The market – catch 22

It doesn’t help a fragile market to have confidence wobbles. Talking a market down is easy – and worryingly, in my view, we have become so used to bad news that is almost habit forming? We have forgotten the good times!

Some of the work I do is valuing property assets. It is not always easy at the moment to pin down values – especially when the evidence we use is rather thin! Valuers are always looking backwards, we rely on deals done. The valuation methods don’t use predictions of where a market will be! That’s a sure fire way to get sued for professional negligence.

Back in 2008 we invoked a clause in our valuations which is lovingly know as Guidance Note 5 – Valuing Uncertainty.

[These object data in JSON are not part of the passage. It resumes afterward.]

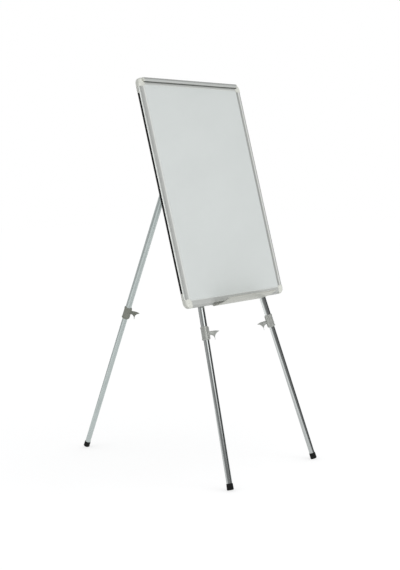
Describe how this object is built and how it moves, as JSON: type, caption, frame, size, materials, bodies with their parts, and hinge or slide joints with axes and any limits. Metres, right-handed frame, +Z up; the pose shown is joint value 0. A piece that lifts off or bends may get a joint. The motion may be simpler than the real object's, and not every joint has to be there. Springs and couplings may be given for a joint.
{
  "type": "whiteboard easel",
  "caption": "Framed magnetic writing board with a sprung pad clamp and a pen tray, on a folding tripod of telescopic legs locked by wing screws.",
  "frame": {"origin": "on the floor in the middle plane, halfway between the foremost and rearmost edges of the feet", "axes": "+Z up, +Y to the back of the board, +X to the right of a reader who faces the board"},
  "size_m": [0.7006, 1.1872, 1.7413],
  "materials": {
    "black_rubber": "moulded",
    "black_strip": "black extruded",
    "bush_plastic": "natural nylon",
    "cap_plastic": "light grey moulded",
    "chromed_tube": "bright chrome",
    "clamp_aluminium": "satin anodised",
    "collar_plastic": "grey moulded",
    "core_board": "pressed fibre board",
    "galvanised_sheet": "galvanised",
    "lacquered_steel": "white lacquer",
    "painted_steel": "grey powder coat",
    "plated_steel": "zinc plated",
    "rail_aluminium": "satin anodised",
    "satin_tube": "satin nickel",
    "tray_aluminium": "satin anodised"
  },
  "bodies": {
    "board": {"back_sheet": "galvanised_sheet", "clamp_bracket_left": "cap_plastic", "clamp_bracket_right": "cap_plastic", "clamp_rod": "plated_steel", "clamp_springs": "plated_steel", "corner_cap_bottom_left": "cap_plastic", "corner_cap_bottom_right": "cap_plastic", "corner_cap_screws": "plated_steel", "corner_cap_top_left": "cap_plastic", "corner_cap_top_right": "cap_plastic", "frame_rail_bottom": "rail_aluminium", "frame_rail_left": "rail_aluminium", "frame_rail_right": "rail_aluminium", "frame_rail_top": "rail_aluminium", "front_pivot_bolts": "plated_steel", "head_plate": "painted_steel", "head_plate_screws": "plated_steel", "head_plate_spacers": "collar_plastic", "hinge_rivets": "plated_steel", "leg_catch_left": "collar_plastic", "leg_catch_right": "collar_plastic", "leg_catch_screws": "plated_steel", "panel_core": "core_board", "pen_tray": "tray_aluminium", "pen_tray_screws": "plated_steel", "pivot_nuts": "plated_steel", "pivot_spacers": "collar_plastic", "rear_hinge_bracket": "painted_steel", "rear_pivot_bolt": "plated_steel", "rear_stop_pin": "plated_steel", "side_strip_left": "black_strip", "side_strip_right": "black_strip", "writing_sheet": "lacquered_steel"},
    "front_left_upper_leg": {"front_left_upper_tube": "chromed_tube", "front_left_top_fitting": "collar_plastic", "front_left_clamp_collar": "collar_plastic"},
    "front_left_lower_leg": {"front_left_lower_tube": "chromed_tube", "front_left_slide_bush": "bush_plastic", "front_left_foot": "black_rubber"},
    "front_left_wing_screw": {"front_left_clamp_screw": "plated_steel", "front_left_wing_knob": "collar_plastic"},
    "front_right_upper_leg": {"front_right_upper_tube": "chromed_tube", "front_right_top_fitting": "collar_plastic", "front_right_clamp_collar": "collar_plastic"},
    "front_right_lower_leg": {"front_right_lower_tube": "chromed_tube", "front_right_slide_bush": "bush_plastic", "front_right_foot": "black_rubber"},
    "front_right_wing_screw": {"front_right_clamp_screw": "plated_steel", "front_right_wing_knob": "collar_plastic"},
    "rear_upper_leg": {"rear_upper_tube": "satin_tube", "rear_top_fitting": "collar_plastic", "rear_clamp_collar": "collar_plastic"},
    "rear_lower_leg": {"rear_lower_tube": "satin_tube", "rear_slide_bush": "bush_plastic", "rear_foot": "black_rubber"},
    "rear_wing_screw": {"rear_clamp_screw": "plated_steel", "rear_wing_knob": "collar_plastic"},
    "clamp_bar": {"clamp_bar": "clamp_aluminium", "clamp_jaw_strip": "black_rubber"}
  },
  "joints": [
    {"name": "clamp_bar_hinge", "type": "hinge", "parent": "board", "child": "clamp_bar", "pos_m": [0, -0.2086, 1.73661], "axis": [-1, 0, 0], "range_deg": [0, 35], "stiffness_Nm_per_rad": 0.4, "springref_deg": -34.38},
    {"name": "front_left_leg_swing", "type": "hinge", "parent": "board", "child": "front_left_upper_leg", "pos_m": [-0.121, -0.17776, 1.58187], "axis": [0, -0.969, 0.2469], "range_deg": [0, 6.7]},
    {"name": "front_left_leg_slide", "type": "slide", "parent": "front_left_upper_leg", "child": "front_left_lower_leg", "axis": [0.1168, 0.2452, 0.9624], "range_m": [-0.05, 0.61]},
    {"name": "front_left_screw_turn", "type": "hinge", "parent": "front_left_upper_leg", "child": "front_left_wing_screw", "pos_m": [-0.2348, -0.41669, 0.64401], "axis": [0.5838, -0.8009, 0.1332], "range_deg": [0, 360]},
    {"name": "front_right_leg_swing", "type": "hinge", "parent": "board", "child": "front_right_upper_leg", "pos_m": [0.121, -0.17776, 1.58187], "axis": [0, 0.969, -0.2469], "range_deg": [0, 6.7]},
    {"name": "front_right_leg_slide", "type": "slide", "parent": "front_right_upper_leg", "child": "front_right_lower_leg", "axis": [-0.1168, 0.2452, 0.9624], "range_m": [-0.05, 0.61]},
    {"name": "front_right_screw_turn", "type": "hinge", "parent": "front_right_upper_leg", "child": "front_right_wing_screw", "pos_m": [0.2348, -0.41669, 0.64401], "axis": [-0.5838, 0.767, -0.2662], "range_deg": [0, 360]},
    {"name": "rear_leg_fold", "type": "hinge", "parent": "board", "child": "rear_upper_leg", "pos_m": [0, -0.17343, 1.60139], "axis": [-1, 0, 0], "range_deg": [0, 37.5]},
    {"name": "rear_leg_slide", "type": "slide", "parent": "rear_upper_leg", "child": "rear_lower_leg", "axis": [0, -0.4274, 0.9041], "range_m": [-0.05, 0.695]},
    {"name": "rear_screw_turn", "type": "hinge", "parent": "rear_upper_leg", "child": "rear_wing_screw", "pos_m": [0, 0.25649, 0.69188], "axis": [0.766, -0.5811, -0.2747], "range_deg": [0, 360]}
  ]
}
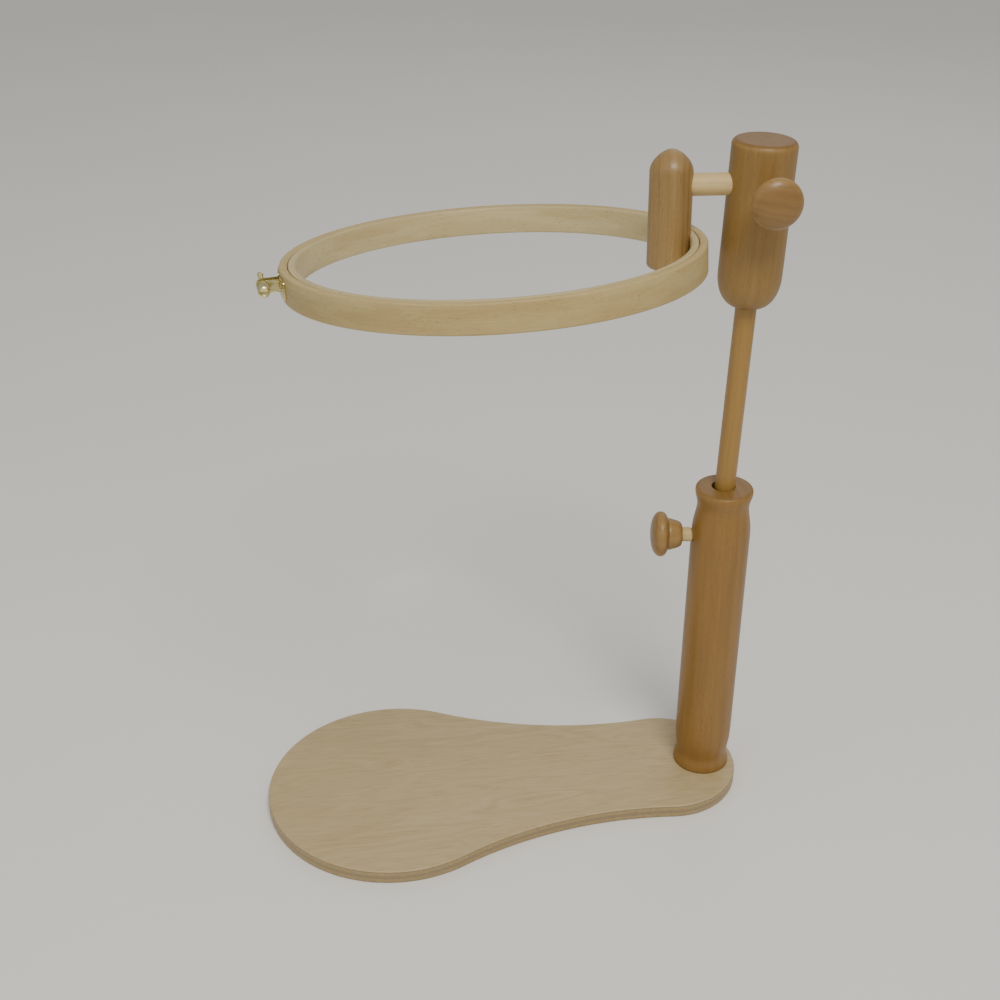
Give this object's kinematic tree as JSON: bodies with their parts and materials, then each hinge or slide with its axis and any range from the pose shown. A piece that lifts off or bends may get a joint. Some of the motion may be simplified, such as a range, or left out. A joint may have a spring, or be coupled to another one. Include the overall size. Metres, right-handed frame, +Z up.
{
  "type": "embroidery hoop on stand",
  "caption": "Sit-on embroidery frame: a paddle base, a turned column with a sliding rod, and a tilting wooden hoop clamped by turned knobs.",
  "frame": {"origin": "on the surface it stands on, where the column's axis meets the base's underside", "axes": "+Z up along the column, -X along the paddle base from the column to its round lobe, +Y away from the user's near side"},
  "size_m": [0.3213, 0.2399, 0.4423],
  "materials": {
    "base_ply": "lightly varnished birch-faced plywood with dark glue lines at its edge",
    "turned_wood": "turned hardwood under satin varnish",
    "knob_wood": "turned hardwood under satin varnish",
    "amber_dowel": "varnished dowel, handled smooth",
    "pale_dowel": "bare pale dowel",
    "hoop_wood": "sanded, thinly sealed pale hoop wood",
    "brass": "bright pressed brass, slightly tarnished",
    "steel_screw": "plated steel"
  },
  "bodies": {
    "stand": {"base_plate": "base_ply", "base_screw_1": "steel_screw", "base_screw_2": "steel_screw", "column": "turned_wood"},
    "column_clamp": {"column_clamp_screw": "pale_dowel"},
    "column_knob": {"column_clamp_knob": "knob_wood"},
    "rod": {"height_rod": "amber_dowel"},
    "head": {"head_block": "turned_wood"},
    "head_clamp": {"head_clamp_screw": "pale_dowel"},
    "head_knob": {"head_clamp_knob": "knob_wood"},
    "arm": {"cross_arm": "pale_dowel"},
    "hoop": {"hoop_holder": "turned_wood", "inner_ring": "hoop_wood", "holder_screw_1": "steel_screw", "holder_screw_2": "steel_screw"},
    "outer_hoop": {"outer_ring": "hoop_wood", "near_bracket": "brass", "far_bracket": "brass", "bracket_nail_1": "brass", "bracket_nail_2": "brass", "bracket_nail_3": "brass", "bracket_nail_4": "brass", "hoop_nut": "brass"},
    "tension_screw": {"hoop_screw": "brass"}
  },
  "joints": [
    {"name": "column_clamp_travel", "type": "slide", "parent": "stand", "child": "column_clamp", "axis": [-0.9877, 0.1564, 0], "range_m": [0, 0.0046]},
    {"name": "column_knob_turn", "type": "hinge", "parent": "column_clamp", "child": "column_knob", "pos_m": [-0.02431, 0.00372, 0.1889], "axis": [-0.9877, 0.1564, 0], "range_deg": [0, 540]},
    {"name": "height_slide", "type": "slide", "parent": "stand", "child": "rod", "axis": [0.0244, 0, 0.9997], "range_m": [-0.119, 0.02]},
    {"name": "head_swivel", "type": "hinge", "parent": "rod", "child": "head", "pos_m": [0, 0, 0.2225], "axis": [0.0244, 0, 0.9997], "continuous": true},
    {"name": "head_clamp_travel", "type": "slide", "parent": "head", "child": "head_clamp", "axis": [-0.061, -0.9981, 0.0015], "range_m": [0, 0.0046]},
    {"name": "head_knob_turn", "type": "hinge", "parent": "head_clamp", "child": "head_knob", "pos_m": [0.00436, -0.00634, 0.41695], "axis": [-0.061, -0.9981, 0.0015], "range_deg": [0, 540]},
    {"name": "arm_slide", "type": "slide", "parent": "head", "child": "arm", "axis": [-0.9981, 0.061, 0], "range_m": [-0.007, 0.008]},
    {"name": "hoop_tilt", "type": "hinge", "parent": "arm", "child": "hoop", "pos_m": [0.00475, 0, 0.41694], "axis": [0.9981, -0.061, 0], "continuous": true},
    {"name": "outer_ring_off", "type": "slide", "parent": "hoop", "child": "outer_hoop", "axis": [0.0452, -0.1184, -0.9919], "range_m": [0, 0.05]},
    {"name": "tension_screw_turn", "type": "hinge", "parent": "outer_hoop", "child": "tension_screw", "pos_m": [-0.27514, -0.00418, 0.37112], "axis": [0.0613, -0.9908, 0.121], "continuous": true}
  ],
  "couplings": [
    {"joint": "column_clamp_travel", "follows": "column_knob_turn", "m_per_rad": 0.00047746},
    {"joint": "head_clamp_travel", "follows": "head_knob_turn", "m_per_rad": 0.00047746}
  ]
}
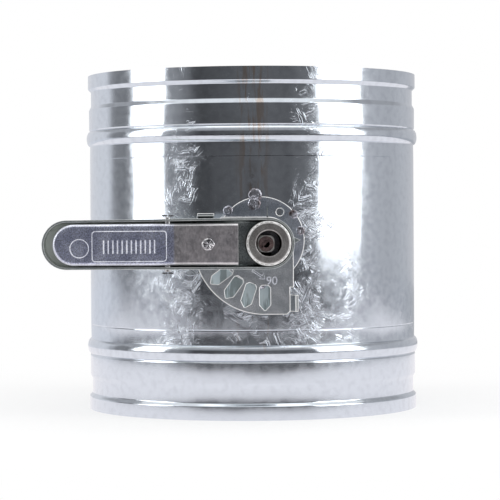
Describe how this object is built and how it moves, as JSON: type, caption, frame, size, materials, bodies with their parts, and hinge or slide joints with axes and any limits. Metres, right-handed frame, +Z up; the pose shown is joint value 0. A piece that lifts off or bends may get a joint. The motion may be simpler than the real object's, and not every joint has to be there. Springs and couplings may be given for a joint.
{
  "type": "duct damper",
  "caption": "Round sheet-metal volume damper: beaded duct spigots, round blade on a cross shaft, and a latching lever handle over a slotted quadrant plate.",
  "frame": {"origin": "centre of the lower rim, on the face that the duct stands on", "axes": "+Z up along the duct, -Y towards the handle, -X along the handle when the blade is closed"},
  "size_m": [0.2287, 0.2294, 0.204],
  "materials": {
    "galvanised_shell": "galvanised, with a fine spangle",
    "disc_steel": "zinc plated, dull",
    "weld_metal": "rough weld",
    "plated_steel": "zinc plated",
    "liner_plastic": "plain moulded",
    "quadrant_steel": "zinc plated, satin",
    "shaft_steel": "bright drawn bar, oiled",
    "blade_steel": "galvanised",
    "handle_steel": "zinc plated, satin",
    "hub_steel": "zinc plated, satin",
    "spring_steel": "plain spring steel",
    "lever_steel": "zinc plated, satin"
  },
  "bodies": {
    "housing": {"duct_shell": "galvanised_shell", "base_disc": "disc_steel", "tack_welds": "weld_metal", "front_bush": "plated_steel", "front_liner": "liner_plastic", "quadrant_spacer": "plated_steel", "quadrant_plate": "quadrant_steel", "friction_washer": "liner_plastic", "rear_bush": "plated_steel", "rear_liner": "liner_plastic", "rear_washer": "plated_steel"},
    "handle_and_blade": {"shaft": "shaft_steel", "blade": "blade_steel", "blade_straps": "blade_steel", "blade_rivets": "plated_steel", "handle_body": "handle_steel", "hub_cup": "hub_steel", "hub_clip": "spring_steel", "latch_pivot_pin": "plated_steel", "latch_spring": "spring_steel", "rear_clip": "spring_steel"},
    "latch": {"latch_lever": "lever_steel", "locking_pin": "plated_steel"}
  },
  "joints": [
    {"name": "handle_turn", "type": "hinge", "parent": "housing", "child": "handle_and_blade", "pos_m": [0, 0, 0.102], "axis": [0, -1, 0], "range_deg": [0, 90]},
    {"name": "latch_squeeze", "type": "hinge", "parent": "handle_and_blade", "child": "latch", "pos_m": [-0.0556, -0.11615, 0.102], "axis": [0, 0, 1], "range_deg": [-2.5, 4.1], "stiffness_Nm_per_rad": 0.25}
  ]
}
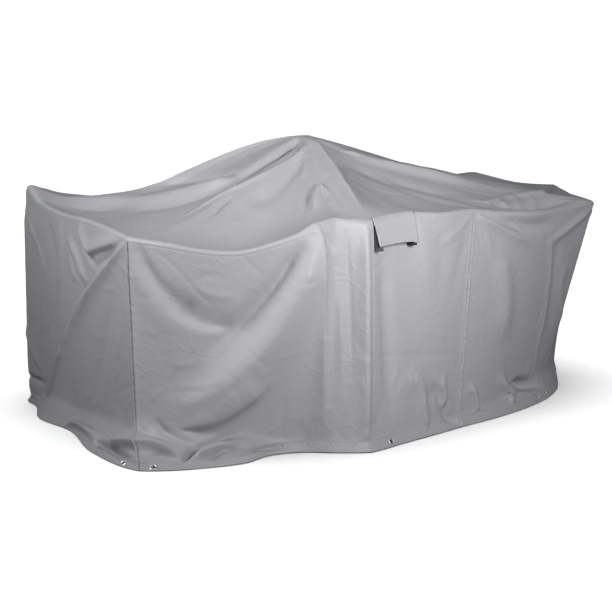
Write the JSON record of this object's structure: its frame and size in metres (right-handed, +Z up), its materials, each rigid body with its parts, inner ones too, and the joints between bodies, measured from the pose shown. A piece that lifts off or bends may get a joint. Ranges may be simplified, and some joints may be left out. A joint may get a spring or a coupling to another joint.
{
  "type": "patio furniture cover",
  "caption": "Rectangular fitted cover of grey coated cloth, draped hollow from a raised peak, with a vent hood, sewn corners and a hem with eyelets.",
  "frame": {"origin": "the floor point under the middle of the cover's bounding box", "axes": "+X along the cover's long side, towards its right end as seen from the vent hood's side; -Y towards the vent hood's side; +Z up"},
  "size_m": [2.5502, 1.8038, 1.1427],
  "materials": {
    "top_cloth": "light grey coated polyester, matt with a satin sheen, creased from its packing",
    "wall_cloth_left_end": "light grey coated polyester, matt with a satin sheen, creased from its packing",
    "wall_cloth_front": "light grey coated polyester, matt with a satin sheen, creased from its packing",
    "wall_cloth_right_end": "light grey coated polyester, matt with a satin sheen, creased from its packing",
    "wall_cloth_back": "light grey coated polyester, matt with a satin sheen, creased from its packing",
    "hem_cloth_left_end": "the same cloth, folded and stitched",
    "hem_cloth_front": "the same cloth, folded and stitched",
    "hem_cloth_right_end": "the same cloth, folded and stitched",
    "hem_cloth_back": "the same cloth, folded and stitched",
    "eyelet_metal": "bright rolled eyelet",
    "flap_cloth": "the same cloth as the walls",
    "gusset_cloth": "dark air mesh in the side of the vent hood",
    "prop_plastic": "black moulded block"
  },
  "bodies": {
    "root": {"top_panel": "top_cloth", "wall_left_end": "wall_cloth_left_end", "wall_front": "wall_cloth_front", "wall_right_end": "wall_cloth_right_end", "wall_back": "wall_cloth_back", "hem_left_end": "hem_cloth_left_end", "hem_front": "hem_cloth_front", "hem_right_end": "hem_cloth_right_end", "hem_back": "hem_cloth_back", "eyelet_01": "eyelet_metal", "eyelet_02": "eyelet_metal", "eyelet_03": "eyelet_metal", "eyelet_04": "eyelet_metal", "eyelet_05": "eyelet_metal", "eyelet_06": "eyelet_metal", "eyelet_07": "eyelet_metal", "eyelet_08": "eyelet_metal", "eyelet_09": "eyelet_metal", "eyelet_10": "eyelet_metal", "vent_flap": "flap_cloth", "vent_gusset": "gusset_cloth", "vent_prop": "prop_plastic"}
  },
  "joints": []
}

It effectively puts the recipient of a report on notice that the valuation provided has a bit of a warning flag attached. We may not have been able to be as certain as we would like – usually due to the lack of comparable evidence.

This clause was gradually dropped at the market returned to a more stable state – even if the number of transactions was reduced.

But last week we were alerted to the fact that some of the National firms were starting to use the clause again – predominantly where they were involved in International (notably European) work. I guess they can see some of their work being impacted by the current financial mess in Europe.

We haven’t invoked the clause yet, but is remains under review.

You can see that this would not be a great thing to happen. The market doesn’t need a knock at this time. But we may have no alternative if things don’t get better!